Now, a large number of these groups have gathered substantial capacity to deliver on outcomes beyond those intially envisaged. With some assistance and a different set of policy tools, many of them are capable of leveraging their capacity and built-up strengths in moving up into a higher trajectory of growth. More specifically, those SHGs can enable the transition of the SHG and micro-finance movement from addressing poverty alleviation to promoting vibrant entrepreneurship and economic development.

One of the most important dimensions of the utility of SHGs is in their role as an effective signalling mechanism. The poorer borrowers suffer from an especially acute risk aversion among lenders arising from the greater probability of adverse selection. The peer-pressure driven compulsion among SHG members to repay bank loans has become an effective credit guarantee for banks in making group loans to the SHGs. A logical extension of this argument would be to use the same credit-worthiness signal arising from SHG membership (atleast in the case of the stronger groups) to leverage loans for individual group members.

This would enable individuals to use their group membership to access/draw individual loans from banks for specific productive investments like business expansion or starting new businesses, constructing homes, purchasing consumer durables and automobiles, loans for education and health care, and so on. Presently, individual group members who want to make these purchases or investments access credit through the group loans, and then use it to incur their expenditures, thereby causing considerable transaction costs and duplication of activities.

Further, group loans generally involve equal distribution of the loan amounts among all group members. However, within a group, different members have varying levels of credit thresholds. Members use these loans for different purposes, move along varying growth trajectories, and have non-uniform credit needs and repayment abilities. In the circumstances, it becomes likely that those members who are more enterprising and have higher credit appetite gets constrained (in access to more credit) by their laggard compatriots. All these only highlight the importance of enabling individuals to access loans at their terms.

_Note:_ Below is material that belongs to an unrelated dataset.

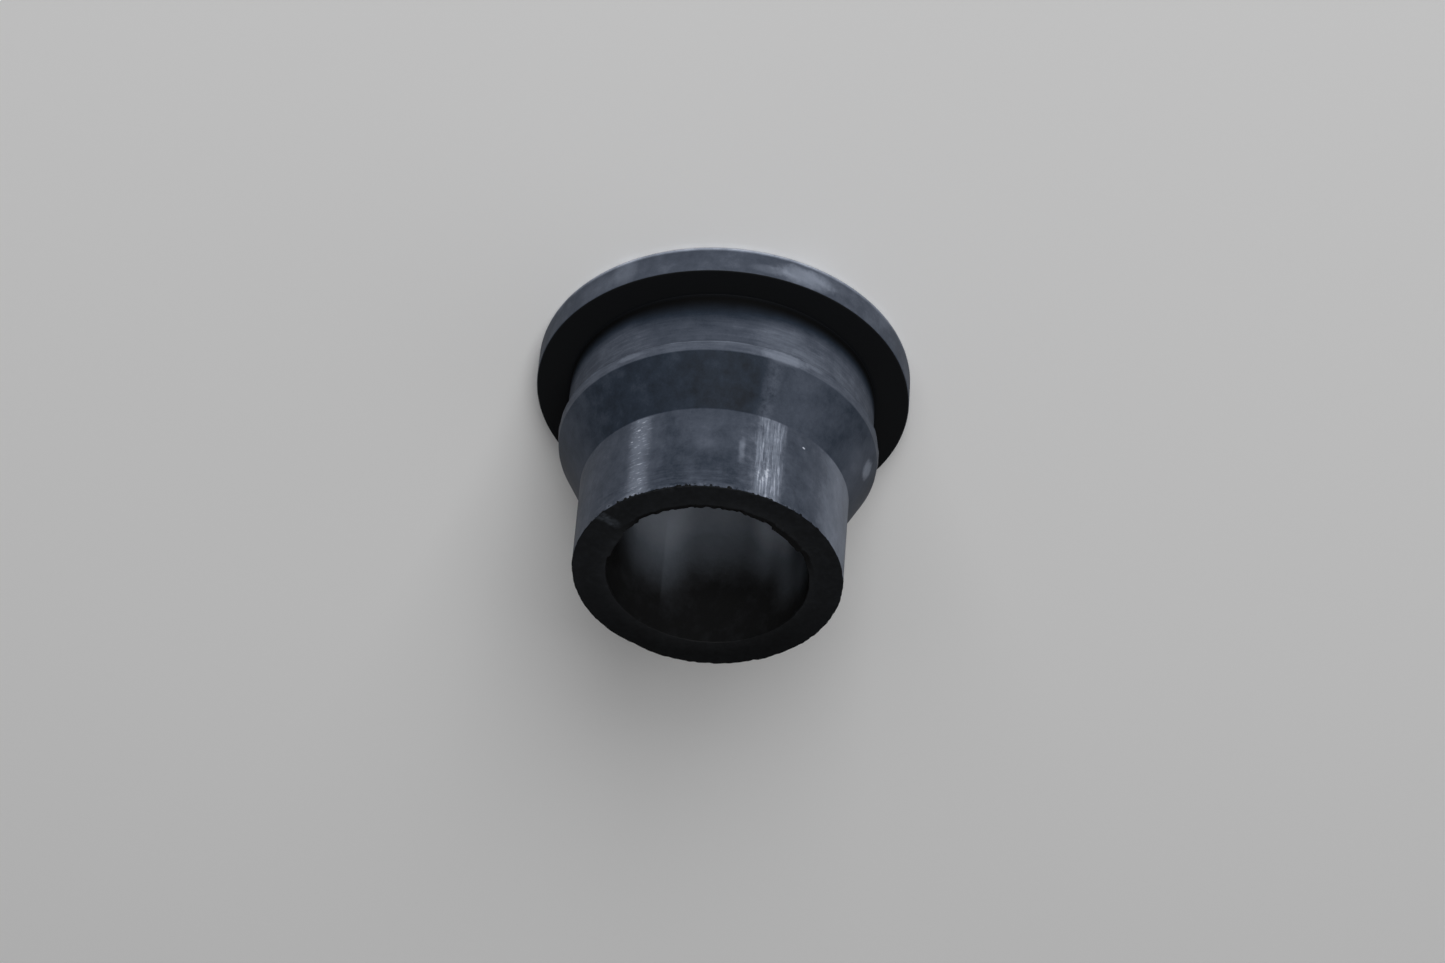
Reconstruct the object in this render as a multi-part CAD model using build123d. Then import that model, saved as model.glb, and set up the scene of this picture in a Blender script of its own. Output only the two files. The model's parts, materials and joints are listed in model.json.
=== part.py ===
from build123d import *
import os

# Rubber sleeve: one moulding, turned about the axis of its bore.
# It stands on the outer face of its flange, at Z = 0, with its nose up.
# All sizes are in millimetres.

# Bore, which holds the tube or cable that passes through
bore_diameter = 15.0
bore_entry_bevel = 0.4

# Nose, the plain tube that ends in the cut face
nose_length = 7.8
nose_wall = 2.5
nose_draft = 0.05

# Lead-in cone and barb, which are pushed through the panel's hole
cone_length = 4.0
land_length = 0.9
land_draft = 0.1
barb_height = 0.5

# Neck, the groove that the panel's edge sits in
neck_length = 5.0
neck_wall = 4.1

# Flange, which bears on the face of the panel
flange_thickness = 2.4
flange_lip = 2.6
flange_outer_edge_radius = 0.2
flange_panel_edge_radius = 0.15

# Radii of the steps, from the bore outwards
bore_radius = bore_diameter / 2
nose_tip_radius = bore_radius + nose_wall
nose_root_radius = nose_tip_radius + nose_draft
neck_radius = bore_radius + neck_wall
barb_radius = neck_radius + barb_height
land_front_radius = barb_radius - land_draft
flange_radius = neck_radius + flange_lip

# Heights of the steps, from the flange's outer face upwards
neck_start = flange_thickness
barb_start = neck_start + neck_length
cone_start = barb_start + land_length
nose_start = cone_start + cone_length
nose_end = nose_start + nose_length

# Corners of the section, as distance from the axis and height
bore_entry = (bore_radius, 0)
flange_outer_edge = (flange_radius, 0)
flange_panel_edge = (flange_radius, neck_start)
neck_root = (neck_radius, neck_start)
groove_corner = (neck_radius, barb_start)
barb_edge = (barb_radius, barb_start)
land_front = (land_front_radius, cone_start)
nose_root = (nose_root_radius, nose_start)
nose_outer_edge = (nose_tip_radius, nose_end)
nose_mouth = (bore_radius, nose_end)

# Corners of the rim that the mould leaves round, each with its radius.
# The barb and the groove seal on crisp corners, and the cut end of the nose is sharp.
rounded_corners = [
    (flange_outer_edge, flange_outer_edge_radius),
    (flange_panel_edge, flange_panel_edge_radius),
]


def corner_vertex(section, corner):
    """The section's vertex that lies at this corner."""
    return section.vertices().sort_by_distance(corner)[0]


def sleeve_section():
    """The wall's section on one side of the axis, with its rim rounded and its bore's entry bevelled."""
    section = make_face(Polyline(
        bore_entry,
        flange_outer_edge,
        flange_panel_edge,
        neck_root,
        groove_corner,
        barb_edge,
        land_front,
        nose_root,
        nose_outer_edge,
        nose_mouth,
        close=True,
    ))
    for corner, radius in rounded_corners:
        section = fillet(corner_vertex(section, corner), radius)
    return chamfer(corner_vertex(section, bore_entry), bore_entry_bevel)


def sleeve():
    """The section stood upright and carried once round the bore's axis."""
    return revolve(Plane.XZ * sleeve_section(), Axis.Z, 360)


os.makedirs("parts", exist_ok=True)
export_step(sleeve(), "parts/sleeve.step")
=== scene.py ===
import json
import math

import bpy
import numpy as np
from mathutils import Matrix, Vector


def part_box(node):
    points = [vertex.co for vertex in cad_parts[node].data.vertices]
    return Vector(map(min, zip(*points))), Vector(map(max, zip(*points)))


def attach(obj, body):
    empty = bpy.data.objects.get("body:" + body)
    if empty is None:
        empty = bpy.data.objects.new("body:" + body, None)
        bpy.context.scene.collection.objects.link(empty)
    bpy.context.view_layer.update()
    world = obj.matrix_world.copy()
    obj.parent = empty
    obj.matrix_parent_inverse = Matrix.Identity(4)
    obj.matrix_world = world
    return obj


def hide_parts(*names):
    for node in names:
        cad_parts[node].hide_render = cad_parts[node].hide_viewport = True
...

Here are a few examples of how this would work. Retailers (or their partner financing institutions) selling consumer durables on EMI can lend directly to poor customers, without the standard collateral requirements, by banking on the implicit guarantee provided by the individual's group membership. Typically, in the rural areas and smaller towns, there are likely to be only a handful (even only two or three) of retailers in the local market selling consumer durables or automobiles. It is easier and more efficient for them to administer these EMI sales of consumer durables and automobiles to the small numbers of local customers.

Poor people, looking to construct their homes, face numerous problems in accessing home loans in the regular financial markets. Given the large demand for home loans and the massive government spending on providing housing to the poor, it is natural that it offers ample mutually beneficial opportunities for both banks and the poor customers. The regular government housing programs for the economically weaker sections can be dove-tailed with direct bank lending to individual members of good SHGs, either by government providing the interest subvention subsidy (soft loans to beneficiaries) directly to the bank or the individual leveraging bank loan to top up the government assistance and construct a larger house with an additional loan.

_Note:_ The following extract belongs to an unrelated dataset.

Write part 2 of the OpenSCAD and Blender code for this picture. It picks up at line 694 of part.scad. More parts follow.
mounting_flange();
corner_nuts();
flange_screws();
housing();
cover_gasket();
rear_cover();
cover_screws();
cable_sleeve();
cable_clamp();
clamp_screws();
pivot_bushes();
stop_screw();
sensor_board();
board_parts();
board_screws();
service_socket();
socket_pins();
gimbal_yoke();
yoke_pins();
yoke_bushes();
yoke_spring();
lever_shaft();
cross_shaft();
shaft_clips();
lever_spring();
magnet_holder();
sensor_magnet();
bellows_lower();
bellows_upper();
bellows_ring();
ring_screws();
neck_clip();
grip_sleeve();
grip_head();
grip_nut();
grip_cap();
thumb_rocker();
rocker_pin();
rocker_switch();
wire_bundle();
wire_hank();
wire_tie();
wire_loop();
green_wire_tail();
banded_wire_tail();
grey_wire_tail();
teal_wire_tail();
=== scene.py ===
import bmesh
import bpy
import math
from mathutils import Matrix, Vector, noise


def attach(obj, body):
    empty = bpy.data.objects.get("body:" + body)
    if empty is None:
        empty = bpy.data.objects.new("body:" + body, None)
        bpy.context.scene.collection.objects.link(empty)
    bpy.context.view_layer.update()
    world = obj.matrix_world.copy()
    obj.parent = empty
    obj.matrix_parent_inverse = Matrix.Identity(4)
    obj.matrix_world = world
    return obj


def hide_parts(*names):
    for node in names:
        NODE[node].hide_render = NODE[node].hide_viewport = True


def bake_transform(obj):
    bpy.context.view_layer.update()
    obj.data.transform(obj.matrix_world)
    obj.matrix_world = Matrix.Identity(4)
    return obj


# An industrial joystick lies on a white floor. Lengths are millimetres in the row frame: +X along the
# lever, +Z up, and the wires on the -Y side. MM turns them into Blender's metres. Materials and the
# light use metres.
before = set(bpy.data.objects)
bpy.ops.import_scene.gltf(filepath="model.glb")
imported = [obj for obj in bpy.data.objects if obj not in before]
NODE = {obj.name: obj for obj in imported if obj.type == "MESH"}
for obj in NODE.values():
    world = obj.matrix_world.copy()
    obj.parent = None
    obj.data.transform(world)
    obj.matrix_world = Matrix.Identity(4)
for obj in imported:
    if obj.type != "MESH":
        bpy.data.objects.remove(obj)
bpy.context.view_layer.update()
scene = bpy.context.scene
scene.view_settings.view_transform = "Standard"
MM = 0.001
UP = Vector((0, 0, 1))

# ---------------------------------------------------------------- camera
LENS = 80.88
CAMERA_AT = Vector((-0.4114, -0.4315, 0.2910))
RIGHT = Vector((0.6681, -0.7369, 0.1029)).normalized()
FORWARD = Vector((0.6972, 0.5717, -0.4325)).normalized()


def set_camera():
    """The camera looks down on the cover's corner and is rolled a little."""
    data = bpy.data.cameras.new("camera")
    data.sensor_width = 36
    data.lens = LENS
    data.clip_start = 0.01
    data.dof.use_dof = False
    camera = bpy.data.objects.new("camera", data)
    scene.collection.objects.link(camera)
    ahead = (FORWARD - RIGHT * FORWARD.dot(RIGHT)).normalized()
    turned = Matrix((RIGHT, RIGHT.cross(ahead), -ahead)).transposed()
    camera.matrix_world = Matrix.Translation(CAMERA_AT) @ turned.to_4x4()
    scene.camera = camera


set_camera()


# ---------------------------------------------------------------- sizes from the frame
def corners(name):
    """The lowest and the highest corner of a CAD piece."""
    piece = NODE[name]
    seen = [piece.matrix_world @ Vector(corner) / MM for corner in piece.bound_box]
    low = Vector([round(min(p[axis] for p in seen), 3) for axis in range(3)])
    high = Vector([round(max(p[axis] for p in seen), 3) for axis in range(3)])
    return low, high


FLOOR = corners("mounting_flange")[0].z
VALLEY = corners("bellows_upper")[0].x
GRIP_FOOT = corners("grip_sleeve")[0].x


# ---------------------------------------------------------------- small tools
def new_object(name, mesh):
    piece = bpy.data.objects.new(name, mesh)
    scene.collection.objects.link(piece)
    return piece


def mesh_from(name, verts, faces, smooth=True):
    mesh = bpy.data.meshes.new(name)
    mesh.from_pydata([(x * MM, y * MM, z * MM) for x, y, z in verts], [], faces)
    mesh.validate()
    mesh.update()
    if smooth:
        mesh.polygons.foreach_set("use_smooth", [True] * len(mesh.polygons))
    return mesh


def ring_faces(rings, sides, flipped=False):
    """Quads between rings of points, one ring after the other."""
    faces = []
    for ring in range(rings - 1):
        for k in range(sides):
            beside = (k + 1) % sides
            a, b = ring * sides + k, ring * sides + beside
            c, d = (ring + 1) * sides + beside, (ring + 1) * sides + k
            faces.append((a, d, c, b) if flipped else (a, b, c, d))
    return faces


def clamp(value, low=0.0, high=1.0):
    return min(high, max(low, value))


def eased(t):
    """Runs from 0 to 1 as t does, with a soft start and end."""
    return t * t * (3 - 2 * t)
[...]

Similarly, individual members should be able to access education loans by leveraging their membership of the SHGs, especially for higher education in professional courses. Here too, the regular government interest subsidies can be transferred directly to banks, thereby minimizing transaction costs and effectively addressing the targeting problem.

By encouraging the banks to lend directly to individuals using the signalling platform of SHG membership, and then transferring the interest subsidy directly to these banks, the government can reduce the considerable transaction costs and other numerous distortions associated with government subsidies.

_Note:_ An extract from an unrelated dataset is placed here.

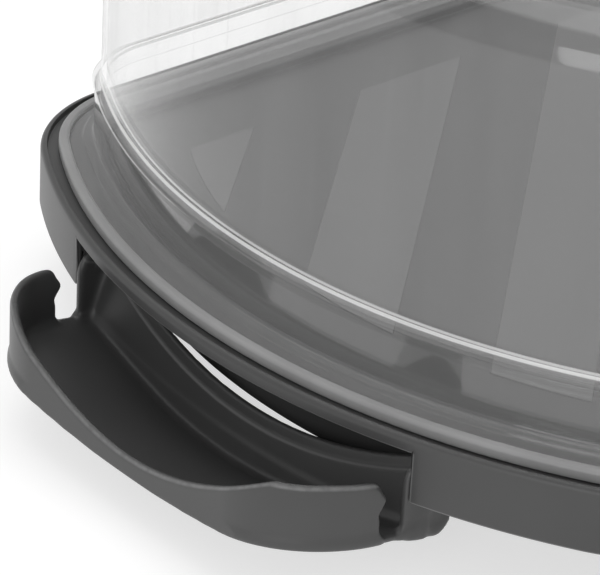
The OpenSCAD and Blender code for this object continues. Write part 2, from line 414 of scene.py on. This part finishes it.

It is true that there is nothing that prevents bankers today from providing loans to credit worthy individuals who are members of SHGs. But a formal recognition of provision of individual loans to the members of SHGs with good track record on the back of an implicit (not explicit) guarantee as a component of priority sector lending of banks, would go a long way in boosting the demand for such loans. It would encourage bankers to lend and borrowers to access formal financial institutions to meet their financial requirements. Bankers do not bear much additional substantive risks. Afterall, loans provided to SHGs were done so without any collateral backing and have borne impressive returns till date.

In the absence of credible signalling mechanism about the credit-worthiness of these individuals, such transactions would not have materialized. The banks benefit by increasing their loan portfolio without a disproportionate increase in the risk assumed, while the poor consumer gains access to the formal sources of credit provisioning, and government becomes able to more effectively target and deliver its assistance. We have a clear Pareto improvement, brought about by the signal emanating from membership of a credit-worthy SHG.

In order to avoid any moral hazard arising from this, it may be prudent to limit such lending to only those groups which have availed of and repaid atleast one or two tranches of loans in the recent period. The lending should be done strictly only after a resolution has been passed by all the members of the group permitting the specific individual to access the loan. Further, such lending can start off with small loans and the credit limits can be progressively loosened, both among group members and specific individuals availing of the loans. Also, the initial rounds of such loans can be limited to specific categories of expenditures like purchases of consumer durables, automobiles, student education loans etc.